Cette préoccupation des magistrats, qui a été dévoilée par le président du Syndicat national des magistrats (SNM), Issad Mabrouk, lors d'une émission sur une chaîne de télévision privée, confirme le malaise des juges dans leur mission au sein de l'Autorité nationale indépendante des élections (ANIE). Les magistrats estiment que les tâches qu'on leur a chevillées dans le processus de l'organisation des élections devraient incomber à des administratifs. Pas seulement à cause de l'incompatibilité d'humeur entre le politique et la justice ou d'une neutralité politique indispensable, mais également pour d'autres raisons pécuniaires et de pression sur le plan du labeur qui s'ajoute aux traitements des dossiers des justiciables. Le magistrat, le premier engagé dans l'opération du vote, dès l'entame des contrôles des listes électorales, et reste le dernier à superviser son bon déroulement jusqu'à la proclamation des résultats, n'est pas mieux payé que les agents d'encadrement des bureaux de vote ! Grave injustice à l'encontre des magistrats.
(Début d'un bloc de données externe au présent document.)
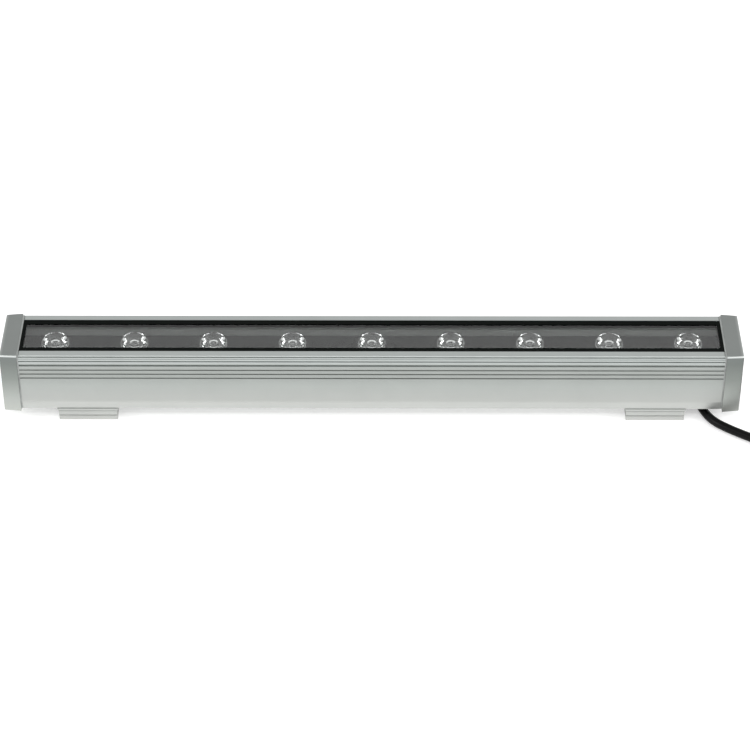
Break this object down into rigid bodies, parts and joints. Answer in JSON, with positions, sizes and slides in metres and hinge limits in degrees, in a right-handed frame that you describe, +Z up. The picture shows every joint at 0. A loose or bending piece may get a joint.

L'ANIE qui est aujourd'hui une institution constitutionnalisée devrait les décharger de ce rôle dans le processus électoral et confier les fonctions qui leur étaient fixées à des administratifs. C'est le message transmis par le président du SNM au président de l'ANIE sous forme d'une préoccupation majeure des magistrats. Et le président de l'ANIE a tout intérêt de bien étudier la question et songer à étoffer son équipe en faisant appel à des professionnels dans le domaine technico-administratif pour occuper les fonctions confiées aux magistrats, qui est la solution la mieux appropriée dans ce contexte, et à contrario faire en sorte que les indemnités qu'on leur attribuait dans le cadre de l'exercice de cette mission soient revues à la hausse. Soit une importante réévaluation de leur activité. Mais pour éviter ces considérations pécuniaires qui ne feront que rajouter embarras et suspicion, on serait plus avisé de faire bon écho à la préoccupation essentielle des magistrats qui souhaitent sortir de la forme organisationnelle des élections, sans rien demander en plus.

D'ailleurs, cela réglerait le problème auquel se trouve confrontée l'ANIE, en l'occurrence l'impossible organisation des prochaines élections législatives et locales le même jour, «faute de magistrats en nombre suffisant». Cette option n'est plus totalement écartée depuis que le président de la République a laissé entendre que les élections législatives et locales pourraient être organisées à la même date et seul un personnel technico-administratif pourrait combler le déficit en magistrats.